Room Set Up for Groups
Found in: Coaches, Shared Lessons
Shelly E., Utah
I was wondering how you all set up your groups of 5 or more. I have the chairs arranged in a horse shoe shape. Do you have the moms sitting next to their child of do you separate the kids from the parents? I was confused because in the Shared Lesson video Neil talks about putting the mounted keyboard pads in a group of three….one person in the middle while the two surrounding are watching. But if I did it this way then a mom or a child will be separated from each other. It would make sense to keep the mom and child working together.
One more question: How involved do you keep the Moms (or Dads) in these lessons? Do they participate in everything? Round Robins?

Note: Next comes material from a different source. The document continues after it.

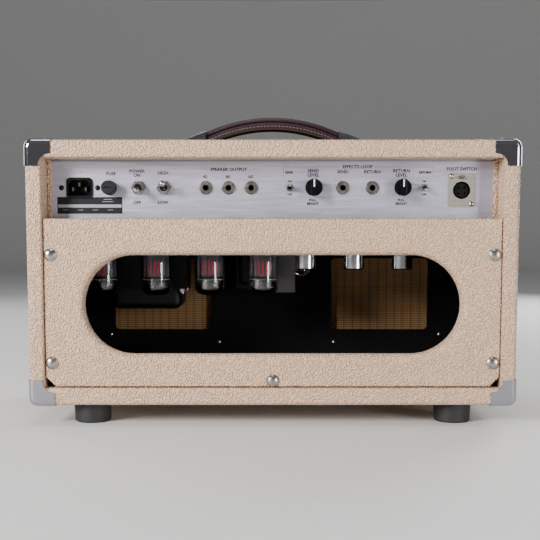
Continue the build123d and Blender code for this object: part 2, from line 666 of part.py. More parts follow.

Thanks! I’m really new here so any guidance you could give would be so, so welcome.
Cate R., Australia
Hi Shelly, As a student of SM and now just licensed, my teacher has a horseshoe shape of 7 chairs and seven chairs behind for parents close enough to lean over the shoulder of their child/children. Parents don’t use keypads but observe their child. Sometimes she will invite parents to look over children’s shoulders to see the piano too. Only the kids round robined, not the parents as that would take a big chunk of your time. Hope that helps.
Sheri R., California
USE THE TEACHING SHARED LESSONS Audio recording! It will give you lots of good ideas. If I’m not mistaken, it’s Samali D. (sorry if I butchered the spelling) doing a fabulous job of articulating so many aspects of leading shared lessons from the whys to the scheduling to the actual lesson structure.
As Laurie Richards said recently the workshop audios are fabulous. I just started listening to them. I especially recommend the one by Neil where he talks about having a requirement-based studio. In the past few days I’ve already listened to it many times. (One of my adult students who just started Alma said at his lesson last week that after reviewing the video so many times he finally got the concept of going slow. He said between me and Neil he must’ve heard it 1,000 times! I told him he’s way ahead of the game as a lot of students are still struggling with that idea in Level 2 and beyond. As much as I work with them at lessons it
just doesn’t always take hold with everyone immediately.) So I figure if we listen over and over to these support audio recordings we will more readily start creating what it is we want or need to create in our studios. Invaluable information on all of them.
For now I think if the shared lesson is very large mentor groups of 3 is fine but for 5 or 6 you can seat children with their parents. And I am currently working at getting more parental involvement. I would start
that from the beginning but not round-robins. Just having kids demonstrate on their parents hands what you just taught everyone and having them watch each other demonstrate on keypad. Again, listen to the audio for more details on this! If anyone is wanting to do shared lessons but is a little intimidated or just not sure how to do it, use the audio!!!
Laurie Richards, Nebraska
Amen, Sheri, to everything! I believe it’s Kerry Hanley on the Shared Lesson audio. She covers a lot of territory.
I set my chairs up in a big horseshoe and have the parents right there along with the kids.
During round robin, try this some time: “Hey, who wants their mom/dad to give it a go?” . The kids get really geeked up, and EVERY one will volunteer his or her parent. I always tell the kids, “your mom might need your help, but let them try first.” I think they enjoy having the tables turned, telling the parent what to do, and while they do it they are reviewing learning strategies without even realizing it. I don’t do this all the time, but it sure is fun to throw it in sometimes.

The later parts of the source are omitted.